Although legal proceedings were on and DPC believed it had a fair chance of winning the cases as the PPA is known to be water-tight, by June 2001 Enron had begun hinting at quitting the project. When it became clear that DPC was up for sale, Indian and foreign lenders panicked. They have reason to feel worried. Of the more than Rs.13,000-crore investment in DPC, Indian financial institutions (IFIs) have an exposure of approximately Rs.6,000 crores.
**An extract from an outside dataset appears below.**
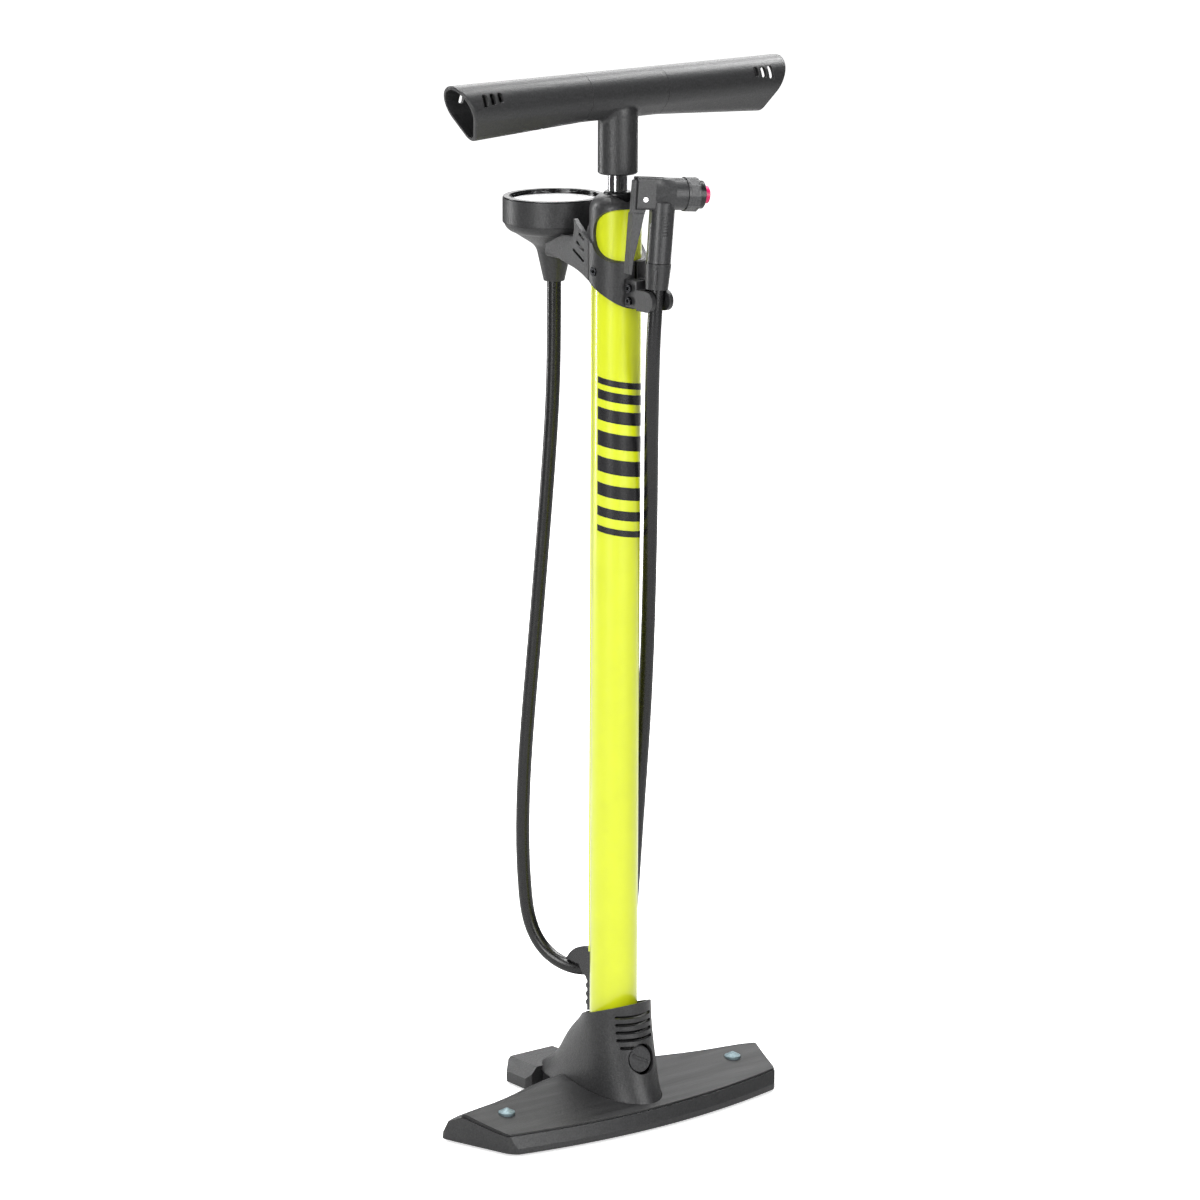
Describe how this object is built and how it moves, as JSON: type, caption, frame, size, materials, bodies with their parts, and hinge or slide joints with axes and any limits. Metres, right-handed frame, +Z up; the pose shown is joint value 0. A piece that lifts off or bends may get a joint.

On November 5, DPC served a notice of asset transfer to the MSEB. This move is one step short of serving the final termination notice. Just before DPC could serve the final termination notice (it has already issued two), the Bombay High Court upheld an appeal by the IFIs seeking a stay on the termination proceedings "in order to protect their security". DPC was restrained from issuing a final termination notice until December 3, 2001. Annoyed with the decision, DPC announced the cancellation of a multilateral meeting between lenders, buyers and Enron officials scheduled for November 7 in Singapore. It, however, relented and the meeting was held as planned. Coincidentally, it was during the same few days that Enron discussed its own sale with Dynegy Inc.
The Singapore meeting was held primarily to find a solution to the DPC crisis. According to a source, the meeting discussed a proposal, which has been speculated for some time now, to rope in the National Thermal Power Corporation (NTPC) to buy power from DPC along with the MSEB. An incentive package to make the project more attractive and a plan to re-structure tariff were also on the agenda. Meanwhile, Tata Power and BSES have been given the green signal to carry out a due diligence on DPC. Not willing to comment on whether a time-frame has been set to finalise the deal, Tata Power managing director Adi Engineer said, "We have submitted all the information and data they (financial institutions) asked for. It is up to them to respond."
A direct result of Dynegy purchasing Enron is that it is possible for Chevron Texaco to become one of the world's largest energy traders. It is known to have such ambitions. If it follows this goal, it is speculated that Chevron might retain Enron's assets, which may include DPC.